Request:
Your task is to copy the lines between the line containing "right_arm_middle, (pivot_reach, pivot_z))" and the line containing "imported = [obj", counting both of those lines, and to emit nothing more.

begin

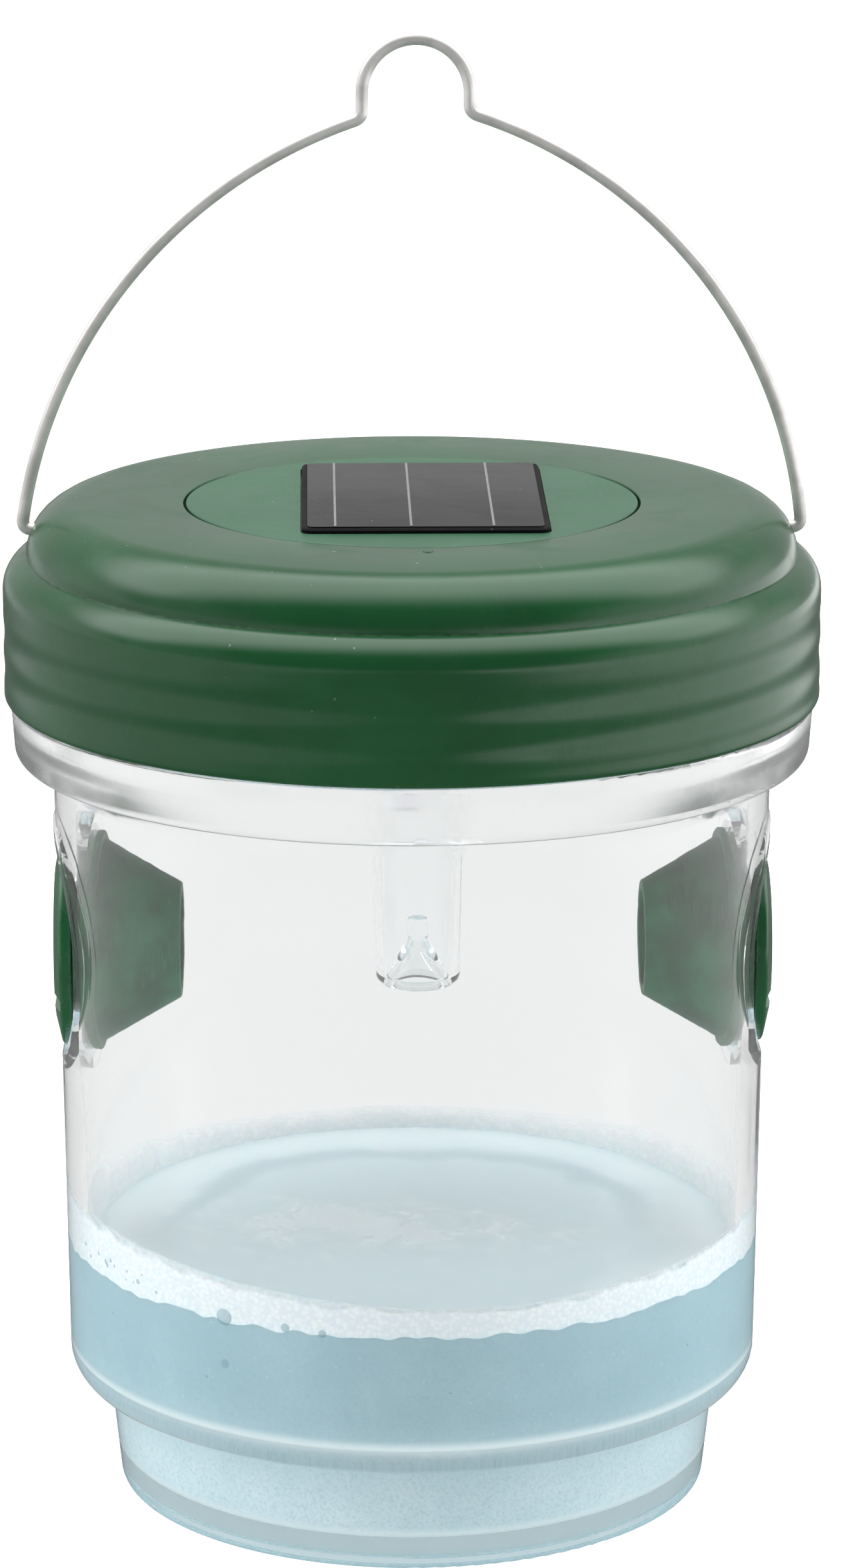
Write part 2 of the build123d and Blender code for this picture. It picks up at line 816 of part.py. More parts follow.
with BuildPart() as battery_cover:
    cover_bottom = housing_bottom - 0.1
    block(
        (cover_left + moving_gap, cover_front + moving_gap, cover_bottom),
        (cover_right - moving_gap, cover_back - moving_gap, cover_bottom + cover_thickness),
        rounding=2.7,
    )
    round_bar((cover_screw_x, cell_y, cover_bottom - 1), 1.2, 4, mode=Mode.SUBTRACT)
    round_bar((cover_screw_x, cell_y, cover_bottom - 1), 2.1, 1.5, mode=Mode.SUBTRACT)
    for rib in range(cover_ribs):
        rib_x = cover_rib_pitch * (rib - (cover_ribs - 1) / 2)
        block(
            (rib_x - 0.4, cell_y - 4.0, cover_bottom - 0.5),
            (rib_x + 0.4, cell_y + 4.0, cover_bottom + 0.1),
        )
save(battery_cover, "battery_cover")

with BuildPart() as cover_screw:
    screw((cover_screw_x, cell_y, cover_bottom + 0.5), 1.8, 1.1, 0.9, 5.2)
save(cover_screw, "cover_screw")

# ---------------------------------------------------------------- bail

loop_left = loop_x - loop_radius
loop_right = loop_x + loop_radius

with BuildPart() as bail:
    with BuildLine(Plane.XZ) as bail_route:
        Line((-wire_end, pivot_z), (-pivot_reach, pivot_z))
        ThreePointArc((-pivot_reach, pivot_z), left_arm_middle, left_kink)
        Line(left_kink, (loop_left, loop_z))
        ThreePointArc((loop_left, loop_z), (loop_x, loop_z + loop_radius), (loop_right, loop_z))
        Line((loop_right, loop_z), right_kink)
        ThreePointArc(right_kink, right_arm_middle, (pivot_reach, pivot_z))
        Line((pivot_reach, pivot_z), (wire_end, pivot_z))
        corners = bail_route.vertices().filter_by(
            lambda v: any(
                abs(v.X - x) + abs(v.Z - z) < 0.01
                for x, z in (
                    (-pivot_reach, pivot_z), left_kink, right_kink, (pivot_reach, pivot_z)
                )
            )
        )
        fillet(corners, bend_radius)
    with BuildSketch(Plane(origin=(-wire_end, 0, pivot_z), z_dir=(-1, 0, 0))) as wire_section:
        Circle(wire_radius)
    sweep(wire_section.sketch, path=bail_route.line)
save(bail, "bail")
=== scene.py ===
import math
import random

import bmesh
import bpy
from mathutils import Matrix, Vector, noise


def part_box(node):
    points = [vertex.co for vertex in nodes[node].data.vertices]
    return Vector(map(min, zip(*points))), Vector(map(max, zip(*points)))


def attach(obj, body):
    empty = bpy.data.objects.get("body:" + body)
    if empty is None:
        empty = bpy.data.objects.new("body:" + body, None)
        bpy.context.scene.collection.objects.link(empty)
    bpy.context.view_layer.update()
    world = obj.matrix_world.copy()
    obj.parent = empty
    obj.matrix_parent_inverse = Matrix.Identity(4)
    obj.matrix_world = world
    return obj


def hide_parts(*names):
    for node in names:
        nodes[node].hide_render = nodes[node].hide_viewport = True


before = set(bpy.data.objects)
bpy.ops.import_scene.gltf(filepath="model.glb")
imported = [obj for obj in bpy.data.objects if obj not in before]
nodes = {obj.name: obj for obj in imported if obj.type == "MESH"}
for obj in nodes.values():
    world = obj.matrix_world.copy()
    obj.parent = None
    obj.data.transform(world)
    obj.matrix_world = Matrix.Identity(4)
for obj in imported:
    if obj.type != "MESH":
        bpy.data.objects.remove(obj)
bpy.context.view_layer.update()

# Looks of a solar wasp trap: a clear jar with two cone entries and bait in it, a dark green screw
# lid with a solar disc and a light tube, and a wire bail. Metres; MM turns millimetres into them.

MM = 0.001
scene = bpy.context.scene


# ---------------------------------------------------------------- sizes, from the frame

lid_low, lid_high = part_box("lid")
_, disc_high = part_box("solar_disc")
liquid_low, liquid_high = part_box("bait_liquid")

LEVEL = liquid_high.z            # the bait's edge at the wall
SKIRT_RADIUS = lid_high.x
SKIRT_BOTTOM = lid_low.z
LID_TOP = disc_high.z

# The lid and its thread, mm
THREAD_PITCH = 6.0
SINK_DEPTH = 0.2                 # how far the skirt sinks in behind the thread
SINK_LOW, SINK_HIGH = 127.5, 141.0
GROOVE_RADIUS = 34.8             # seat of the solar disc
DISC_BORE = 33.0
DECK_UNDERSIDE = 153.2
TIER_RADIUS, TIER_BORE = 58.9, 56.0
SKIRT_BORE = 60.4
PIVOT_HEIGHT = 151.4             # of the bail's two ends

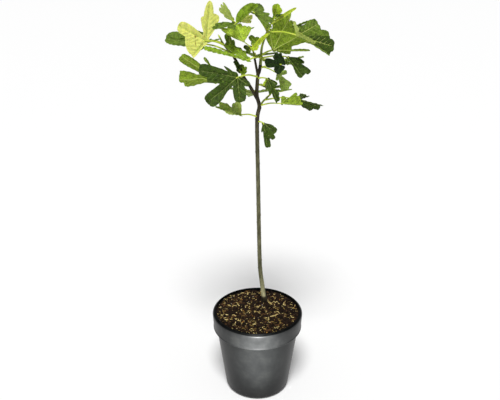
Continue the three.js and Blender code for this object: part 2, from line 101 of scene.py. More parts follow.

end

Written solution:
        ThreePointArc(right_kink, right_arm_middle, (pivot_reach, pivot_z))
        Line((pivot_reach, pivot_z), (wire_end, pivot_z))
        corners = bail_route.vertices().filter_by(
            lambda v: any(
                abs(v.X - x) + abs(v.Z - z) < 0.01
                for x, z in (
                    (-pivot_reach, pivot_z), left_kink, right_kink, (pivot_reach, pivot_z)
                )
            )
        )
        fillet(corners, bend_radius)
    with BuildSketch(Plane(origin=(-wire_end, 0, pivot_z), z_dir=(-1, 0, 0))) as wire_section:
        Circle(wire_radius)
    sweep(wire_section.sketch, path=bail_route.line)
save(bail, "bail")
=== scene.py ===
import math
import random

import bmesh
import bpy
from mathutils import Matrix, Vector, noise


def part_box(node):
    points = [vertex.co for vertex in nodes[node].data.vertices]
    return Vector(map(min, zip(*points))), Vector(map(max, zip(*points)))


def attach(obj, body):
    empty = bpy.data.objects.get("body:" + body)
    if empty is None:
        empty = bpy.data.objects.new("body:" + body, None)
        bpy.context.scene.collection.objects.link(empty)
    bpy.context.view_layer.update()
    world = obj.matrix_world.copy()
    obj.parent = empty
    obj.matrix_parent_inverse = Matrix.Identity(4)
    obj.matrix_world = world
    return obj


def hide_parts(*names):
    for node in names:
        nodes[node].hide_render = nodes[node].hide_viewport = True


before = set(bpy.data.objects)
bpy.ops.import_scene.gltf(filepath="model.glb")
imported = [obj for obj in bpy.data.objects if obj not in before]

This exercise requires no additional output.